Jakob Jakobsen who ran Copenhagen Free University spoke to SPA on Monday night. He outlined two major concepts for his processes:
Self organisation: The act of producing your own tools, so that you produce the means of production within the production. He presented the analogy of workers in a factory who operate machines that are made and owned by others so that the wealth of their labour is filtered away from them, so that their productivity is making money for others. Conversely, Jakobsen promotes a system of producing your own ‘machines’ so that the productivity is your own.
Autonomy: The act of producing your own system of laws and values.
Power: Power is productive and you must be productive yourself. So, rather than fight the power, take power. The key is to produce a new kind of subjectivity that can take power and once you have claimed power, don’t accumulate it.
Jakobsen set up the Info Centre in London called The Institution for Human Life, with an explicit view to operating for only one year. The info centre provided a space for information exchange and represented various networks, including the Association of Autonomous Astronauts.

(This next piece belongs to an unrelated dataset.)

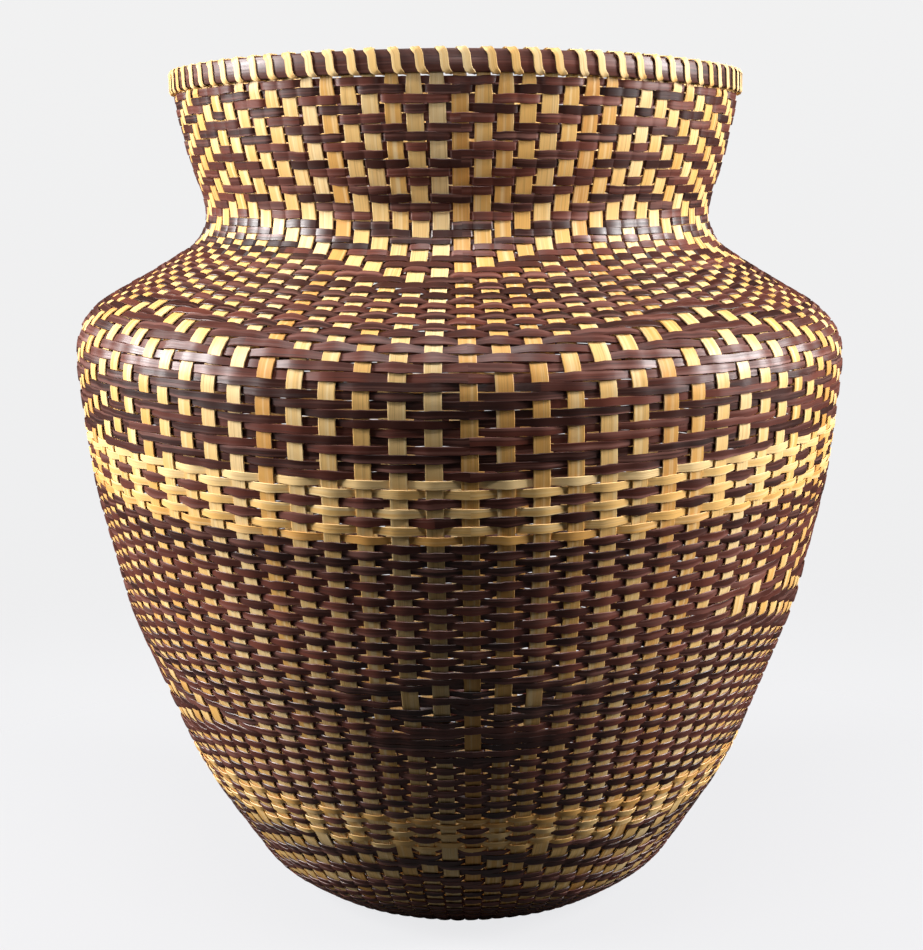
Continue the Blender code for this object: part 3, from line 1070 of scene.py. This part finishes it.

On his return to Copenhagen, he and his partner wanted to create another alternative space. They had reflected on the fact that strikes had been the traditional weapon of the worker but considered how it could be possible to produce resistance in the new socio-economic landscape. The idea came easily, start at the core of knowledge production: Universities. The Copenhagen Free University/ University of the Everyday operated out of their home for six years.